Of course, this technology comes with tradeoffs. Digital refractometers are more expensive than their analog counterparts and require batteries to operate. They are also more sensitive to being dropped or exposed to moisture. It’s a choice between the rugged, fail-proof nature of an analog tool and the effortless speed and precision of a digital one.
Calibrating and Using Your New Refractometer
Your refractometer is only as good as its calibration. An improperly calibrated tool will give you consistently wrong readings, which is far more dangerous than having no tool at all. Always calibrate your refractometer before its first use and check it periodically, especially if it’s been dropped or stored for a long time.

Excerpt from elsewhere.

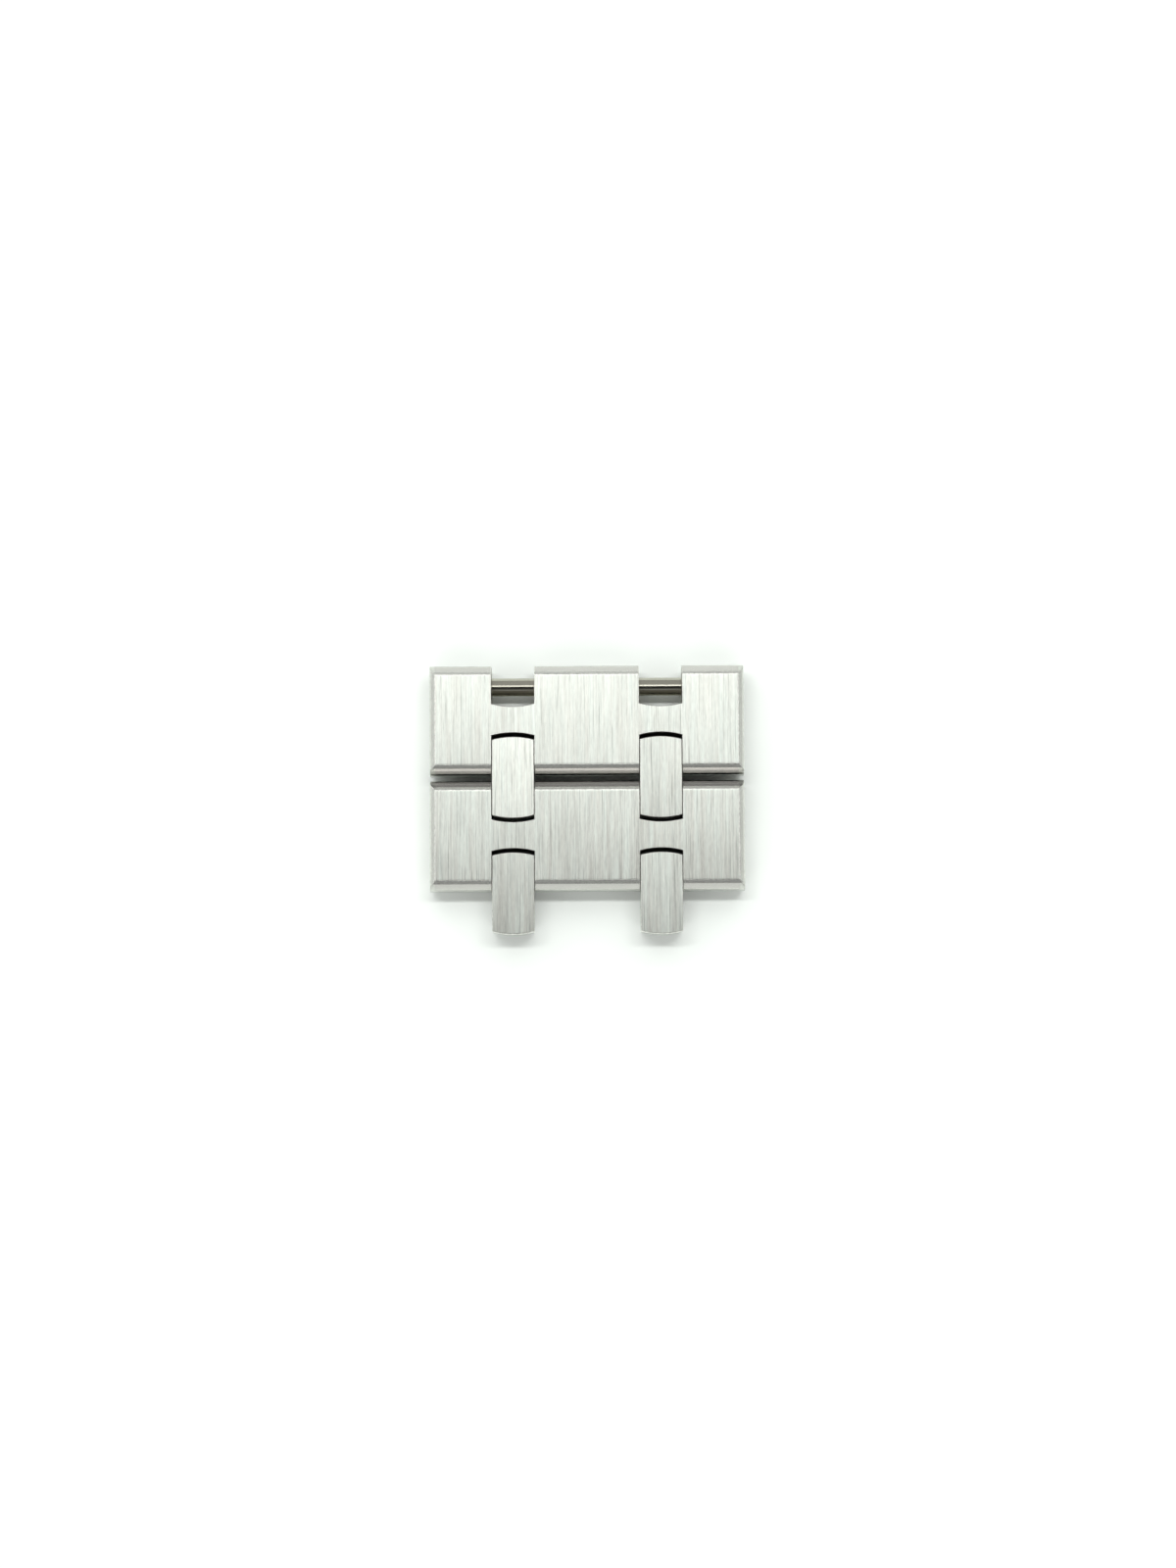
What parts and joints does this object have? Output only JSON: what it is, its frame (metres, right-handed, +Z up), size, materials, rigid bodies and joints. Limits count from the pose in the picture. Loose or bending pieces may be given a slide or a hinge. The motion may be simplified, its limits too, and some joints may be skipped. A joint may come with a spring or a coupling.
{
  "type": "watch bracelet link section",
  "caption": "Section of a steel watch bracelet: wide notched links hinged by short connectors on screwed axles, with free connectors ready for the next link.",
  "frame": {"origin": "middle of the whole width and length, on the flat surface that the section lies on", "axes": "+X across the bracelet to the right, +Y along the bracelet away from the free connectors, +Z up out of the brushed top face"},
  "size_m": [0.019, 0.0164, 0.0029],
  "materials": {
    "wide_link": "brushed along the bracelet on the flat faces, polished chamfers and ends",
    "connector": "brushed along the bracelet, polished end edges",
    "axle": "polished steel",
    "screw": "polished steel"
  },
  "bodies": {
    "front_link": {"wide_link_front": "wide_link", "front_link_front_axle_tube": "axle", "front_link_front_axle_screw_left": "screw", "front_link_front_axle_screw_right": "screw", "front_link_rear_axle_tube": "axle", "front_link_rear_axle_screw_left": "screw", "front_link_rear_axle_screw_right": "screw"},
    "rear_link": {"wide_link_rear": "wide_link", "rear_link_front_axle_tube": "axle", "rear_link_front_axle_screw_left": "screw", "rear_link_front_axle_screw_right": "screw", "rear_link_rear_axle_tube": "axle", "rear_link_rear_axle_screw_left": "screw", "rear_link_rear_axle_screw_right": "screw"},
    "middle_connector_left": {"middle_connector_left": "connector"},
    "middle_connector_right": {"middle_connector_right": "connector"},
    "front_connector_left": {"front_connector_left": "connector"},
    "front_connector_right": {"front_connector_right": "connector"}
  },
  "joints": [
    {"name": "middle_left_fold", "type": "hinge", "parent": "front_link", "child": "middle_connector_left", "pos_m": [0, -0.00008, 0.00145], "axis": [-1, 0, 0], "range_deg": [-8, 25]},
    {"name": "middle_right_fold", "type": "hinge", "parent": "front_link", "child": "middle_connector_right", "pos_m": [0, -0.00008, 0.00145], "axis": [-1, 0, 0], "range_deg": [-8, 25]},
    {"name": "rear_link_fold", "type": "hinge", "parent": "middle_connector_left", "child": "rear_link", "pos_m": [0, 0.0027, 0.00145], "axis": [-1, 0, 0], "range_deg": [-8, 25]},
    {"name": "front_left_fold", "type": "hinge", "parent": "front_link", "child": "front_connector_left", "pos_m": [0, -0.0043, 0.00145], "axis": [1, 0, 0], "range_deg": [-8, 25]},
    {"name": "front_right_fold", "type": "hinge", "parent": "front_link", "child": "front_connector_right", "pos_m": [0, -0.0043, 0.00145], "axis": [1, 0, 0], "range_deg": [-8, 25]}
  ],
  "couplings": [
    {"joint": "middle_right_fold", "follows": "middle_left_fold", "ratio": 1}
  ]
}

For most honey refractometers, calibration is done with a special oil (often dioptric or olive oil) that corresponds to a specific point on the scale. You’ll place a drop of the oil on the prism, close the cover, and use the included screwdriver to turn a small screw until the reading matches the value specified in the instructions. For models that can be calibrated with distilled water, the process is the same, but you adjust the scale to read zero.
Using the tool is the easy part. First, make sure the prism is perfectly clean and dry. Use a pipette to place one or two drops of honey onto the glass surface. Close the daylight plate gently to spread the honey into a thin, even layer without air bubbles.
If you have an analog model, hold it up to a natural light source and look through the eyepiece. The reading is the line where the upper blue field and lower white field meet. For a digital model, just press the "Read" button. After you’re done, immediately wipe the honey off the prism and plate with a soft, damp cloth and dry it completely. Never rinse it under running water, as this can damage the internal optics.
Ultimately, a honey refractometer is a small investment that protects the quality and value of your entire honey harvest. Whether you choose a rugged analog model for its simplicity or a digital one for its speed, the right tool gives you the data to act with confidence. It’s one of the most empowering pieces of equipment a small-scale beekeeper can own.